New laws in Florida and Georgia will specifically create impediments to voting that will disproportionately affect African Americans. The Republican party has pivoted fully toward disenfranchising as many of those they feel are unlikely to vote for their candidates as the way to win more elections.

Yet on Martin Luther King Jr. Day, many Republicans shared quotes from Dr. King, claiming to honor his legacy, while their actions dishonor his life’s work. Texas Gov. Abbott did this, sharing how Dr. King’s ‘I Have a Dream Speech’ has “…inspired hope in our nation.” In the past year, Abbott has signed into law his state’s restrictive voting bill and signed another piece of legislation that forced schools to remove teaching about Martin Luther King, Jr. from the curriculum.
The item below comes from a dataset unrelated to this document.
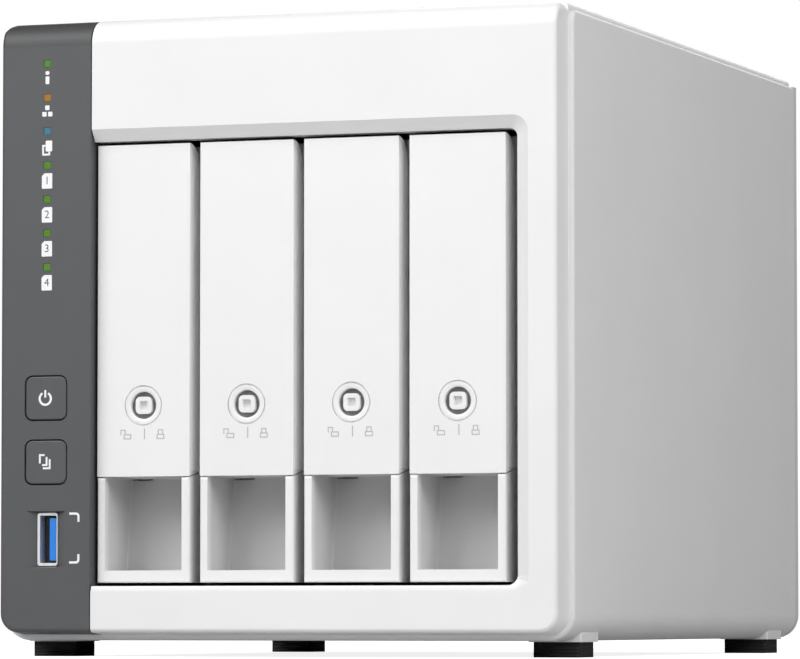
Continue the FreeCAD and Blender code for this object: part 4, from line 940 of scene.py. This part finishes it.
def makeKeyMarks():
    y = frontFace + keySizes["set"]
    c = centreOf("power_button")
    ring = joinParts(ringMark((c.x - 0.2, c.z - 0.15), 1.62, 0.6, y, 62),
                     patchMark(c.x - 0.2, c.z + 1.125, 0.56, 2.05, 0.15, y))
    finishMark(ring, "power_symbol", "power_button", whiteInk)
    c = centreOf("copy_button")
    x, z = c.x - 0.25, c.z + 0.1
    pages = joinParts(
        lineMark([(x - 1.45, z - 0.15), (x - 1.45, z + 1.8), (x - 0.35, z + 1.8)], 0.5, y),
        lineMark([(x + 0.5, z + 1.05), (x + 0.5, z - 0.85), (x - 0.55, z - 0.85)], 0.5, y),
        lineMark([(x + 1.4, z + 0.45), (x + 1.4, z - 1.7), (x - 0.3, z - 1.7)], 0.5, y))
    finishMark(pages, "copy_symbol", "copy_button", whiteInk)


lockMarks = {"low": 57.4, "stroke": 0.26, "barAt": 0.4, "barTall": 2.6, "wide": 1.9, "body": 1.1,
             "loop": 1.2, "shackle": 1.2, "closedAt": 4.95, "openAt": -4.5, "openShift": -1.25}


def padlockMark(x, y, shift):
    # a box under an arch; the arch stands to one side when the lock is open
    s = lockMarks
    low, grow = s["low"], s["stroke"] / 2
    half, mouth = s["wide"] / 2, s["loop"] / 2
    top = low + s["body"]
    base = lineMark([(x - half, low), (x + half, low), (x + half, top), (x - half, top)],
                    s["stroke"], y, True)
    arch = lineMark([(x + shift - mouth, top), (x + shift - mouth, top + s["shackle"]),
                     (x + shift + mouth, top + s["shackle"]), (x + shift + mouth, top + grow)],
                    s["stroke"], y)
    return combine(base, arch, "UNION")


def makeLockMarks():
    s = lockMarks
    y = boxOf("tray_1_handle")[0].y
    for i in range(trayCount):
        x = trayCentre(i)
        bar = lineMark([(x + s["barAt"], s["low"]), (x + s["barAt"], s["low"] + s["barTall"])],
                       s["stroke"], y)
        marks = joinParts(padlockMark(x + s["closedAt"], y, 0),
                          padlockMark(x + s["openAt"], y, s["openShift"]), bar)
        finishMark(marks, f"tray_{i + 1}_symbols", f"handle_{i + 1}", greyInk)


# ---- sockets ----

socketSizes = {"wall": 0.75, "thinWall": 0.3, "liner": 3.2, "tongueEdge": 0.35}


def makeFrontSocket():
    # steel shell with its thicker rolled edge to the left, black body behind, tongue to the right
    s = socketSizes
    low, high = boxOf("front_usb_shell")
    outer = prism(rectangle(low.x, low.z, high.x, high.z, 0.7), "front", low.y, high.y, 3)
    inner = prism(rectangle(low.x + s["wall"], low.z + s["wall"], high.x - s["thinWall"],
                            high.z - s["wall"], 0.3), "front", low.y - 1, high.y - 0.5, 3)
    finishPiece(cutAway(outer, inner), "front_socket_shell", "root", brightNickel,
                ["front_usb_shell"], 0.14, 3)
    body = prism(rectangle(low.x + s["wall"] + 0.02, low.z + s["wall"] + 0.02,
                           high.x - s["thinWall"] - 0.02, high.z - s["wall"] - 0.02),
                 "front", low.y + s["liner"], high.y - 0.6)
    finishPiece(body, "front_socket_body", "root", blackAbs, [], 0.1)
    low, high = boxOf("front_usb_tongue")
    tongue = prism(rectangle(low.x + 0.2, low.z, high.x + 0.15, high.z, 0.3), "front", low.y,
                   high.y, 3)
    finishPiece(tongue, "front_socket_tongue", "root", blueNylon,
                ["front_usb_tongue"], s["tongueEdge"], 3)


# ---- pieces kept from the frame ----

keptLooks = {
    "front_board": boardMask, "drive_cage": zincSheet, "tray_guides": blackAbs,
    "backplane": boardMask, "drive_sockets": blackAbs, "board_bracket": zincSheet,
    "board_posts": nickelPlate, "mainboard": boardMask, "board_chips": chipEpoxy,
    "heat_sink": extrudedAluminium, "coin_cell": nickelPlate, "rear_usb_tongues": blueNylon,
    "reset_switch": blackAbs,
}
softPieces = {
    "rear_panel": ("back_panel", "root", "rear_sheet", powderCoat, 0.25),
    "fan_frame": ("fan_housing", "root", "black_plastic", blackAbs, 0.5),
    "fan_rotor": ("fan_blades", "fan_rotor", "black_plastic", blackAbs, 0.4),
    "fan_screws": ("fan_screw_heads", "root", "screw_steel", nickelPlate, 0.25),
    "cover_screws": ("cover_screw_heads", "root", "screw_steel", nickelPlate, 0.25),
    "lan_sockets": ("network_sockets", "root", "socket_steel", nickelPlate, 0.2),
    "rear_usb_shells": ("back_socket_shells", "root", "socket_steel", nickelPlate, 0.12),
    "power_jack": ("power_inlet", "root", "black_plastic", blackAbs, 0.2),
    "reset_button": ("reset_key", "reset_button", "black_plastic", blackAbs, 0.2),
}
for tray in range(1, trayCount + 1):
    softPieces[f"drive_{tray}_case"] = (f"drive_{tray}_casting", f"tray_{tray}", "cast_aluminium",
                                        castAluminium, 0.5)


def softCopy(node):
    # the part's own shape with its edges taken off
    name, body, slotName, material, edge = softPieces[node]
    bm = bmesh.new()
    bm.from_mesh(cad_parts[node].data)
    bmesh.ops.scale(bm, verts=bm.verts, vec=(1 / metre, 1 / metre, 1 / metre))
    bmesh.ops.remove_doubles(bm, verts=bm.verts, dist=0.005)
    bmesh.ops.dissolve_limit(bm, angle_limit=math.radians(1), verts=bm.verts, edges=bm.edges)
    finishPiece(bm, name, body, material, [node], edge, 2, 40)


contactSizes = {"count": 8, "pitch": 1.02, "wide": 0.5, "thick": 0.25, "long": 8, "set": 3}


def makeContacts():
    # gilt spring contacts inside the two network sockets
    s = contactSizes
    low, high = boxOf("lan_sockets")
    strips = []
    for centre in (low.z + 8, high.z - 8):
        for i in range(s["count"]):
            z = centre + (i - (s["count"] - 1) / 2) * s["pitch"]
            x = high.x - 1.4 - s["thick"]
            strips.append(prism(rectangle(x, z - s["wide"] / 2, x + s["thick"] + 0.1,
                                          z + s["wide"] / 2), "front",
                                high.y - s["set"] - s["long"], high.y - s["set"]))
    finishPiece(joinParts(*strips), "network_contacts", "root", giltContact, [], 0)


def dressKept():
    for name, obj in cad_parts.items():
        kind = name.split("_")
        if kind[0] == "drive" and kind[-1] == "board":
            look = boardMask
        elif kind[-1] == "pin":
            look = nickelPlate
        else:
            look = keptLooks.get(name)
        if look:
            obj.data.materials.clear()
            obj.data.materials.append(look)


# ---- studio ----

studio = {
    "camera": (0.4877, -1.3349, 0.0106), "tilt": 93.244, "turn": 20.262, "lens": 227.9,
    "floor": 1.5, "floorColour": "#C4C4C4", "floorGlow": 0.85, "world": 0.03,
    "lights": {
        "top": {"at": (0.0, -0.35, 1.5), "aim": (0, 0, 0.1), "size": 1.6, "power": 2.5},
        "keyLeft": {"at": (-0.7, -0.95, 1.0), "aim": (0, 0, 0.1), "size": 0.9, "power": 14.2},
        "keyMid": {"at": (-0.6, -1.7, 0.9), "aim": (0, 0, 0.1), "size": 1.1, "power": 3},
        "rightHigh": {"at": (0.9, -0.72, 0.72), "aim": (0, 0, 0.08), "size": 0.8, "power": 9.7},
        "behind": {"at": (-0.15, 1.5, 0.9), "aim": (0, 0.1, 0.08), "size": 1.0, "power": 9},
    },
}


def makeFloor():
    # pale sheet of card: the view sees it near white, and it throws back softer light
    bm = bmesh.new()
    bmesh.ops.create_circle(bm, cap_ends=True, segments=96, radius=studio["floor"])
    floor = linked(meshFrom(bm, "floor"), "floor")
    material, tree, shader, place = newMaterial("pale studio card")
    shader.inputs["Base Color"].default_value = linear(studio["floorColour"])
    shader.inputs["Roughness"].default_value = 0.95
    shader.inputs["Emission Color"].default_value = (1, 1, 1, 1)
    seen = addNode(tree, "ShaderNodeLightPath").outputs["Is Camera Ray"]
    glow = addNode(tree, "ShaderNodeMath", {"operation": "MULTIPLY"})
    glow.inputs[1].default_value = studio["floorGlow"]
    tree.links.new(seen, glow.inputs[0])
    tree.links.new(glow.outputs["Value"], shader.inputs["Emission Strength"])
    floor.data.materials.append(material)


def makeWorld():
    world = bpy.data.worlds.new("studio")
    scene.world = world
    world.use_nodes = True
    tree = world.node_tree
    tree.nodes.clear()
    seen = addNode(tree, "ShaderNodeLightPath").outputs["Is Camera Ray"]
    strength = addNode(tree, "ShaderNodeMapRange", {"To Min": studio["world"], "To Max": 1.0},
                       {"Value": seen})
    glow = addNode(tree, "ShaderNodeBackground", {"Color": (1, 1, 1, 1)},
                   {"Strength": strength.outputs["Result"]})
    addNode(tree, "ShaderNodeOutputWorld", links={"Surface": glow.outputs["Background"]})


def makeStudio():
    camera = bpy.data.cameras.new("camera")
    camera.lens = studio["lens"]
    camera.sensor_width = 36
    camera.clip_start = 0.02
    obj = bpy.data.objects.new("camera", camera)
    obj.location = studio["camera"]
    obj.rotation_euler = (math.radians(studio["tilt"]), 0, math.radians(studio["turn"]))
    scene.collection.objects.link(obj)
    scene.camera = obj
    makeFloor()
    makeWorld()
    for name, light in studio["lights"].items():
        lamp = bpy.data.lights.new(name, "AREA")
        lamp.shape = "SQUARE"
        lamp.size = light["size"]
        lamp.energy = light["power"]
        lampObj = bpy.data.objects.new(name, lamp)
        lampObj.location = light["at"]
        aim = Vector(light["aim"]) - Vector(light["at"])
        lampObj.rotation_euler = aim.to_track_quat("-Z", "Y").to_euler()
        scene.collection.objects.link(lampObj)


makeStudio()
print("studio ready")
makeCover()
makeFeet()
makeBase()
print("casing ready")
makeBezel()
makePanel()
makeLamps()
for keyName in ("power_button", "copy_button"):
    makeKey(keyName)
makeFrontSocket()
print("front ready")
makeTrays()
print("trays ready")
makePanelMarks()
makeSocketMarks()
makeKeyMarks()
makeLockMarks()
print("marks ready")
for nodeName in softPieces:
    softCopy(nodeName)
makeContacts()
print("back ready")
dressKept()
Sen. Minority Leader Mitch McConnell, House Minority Leader Kevin McCarthy, Georgia Gov. Brian Kemp, and Florida Gov. Mike DeSantis are some of the many GOP elected leaders who have either already helped enact new laws to restrict voting access or are preventing the passage of legislation that would protect voting rights, who made statements honoring Dr. King on his namesake holiday. Their words on that one day of the year may be in line with the 94 percent of Americans who approve of Dr. King today, but their actions are in step with the more than three-quarters of the country who opposed him at the time of his assassination.

Their current work is the antithesis of Dr. King’s life’s work. Their use of the filibuster today to prevent ensuring the rights King fought for, reminds us of a GOP Senator’s attempt to use the filibuster in 1983 to prevent the creation of Martin Luther King, Jr. Day.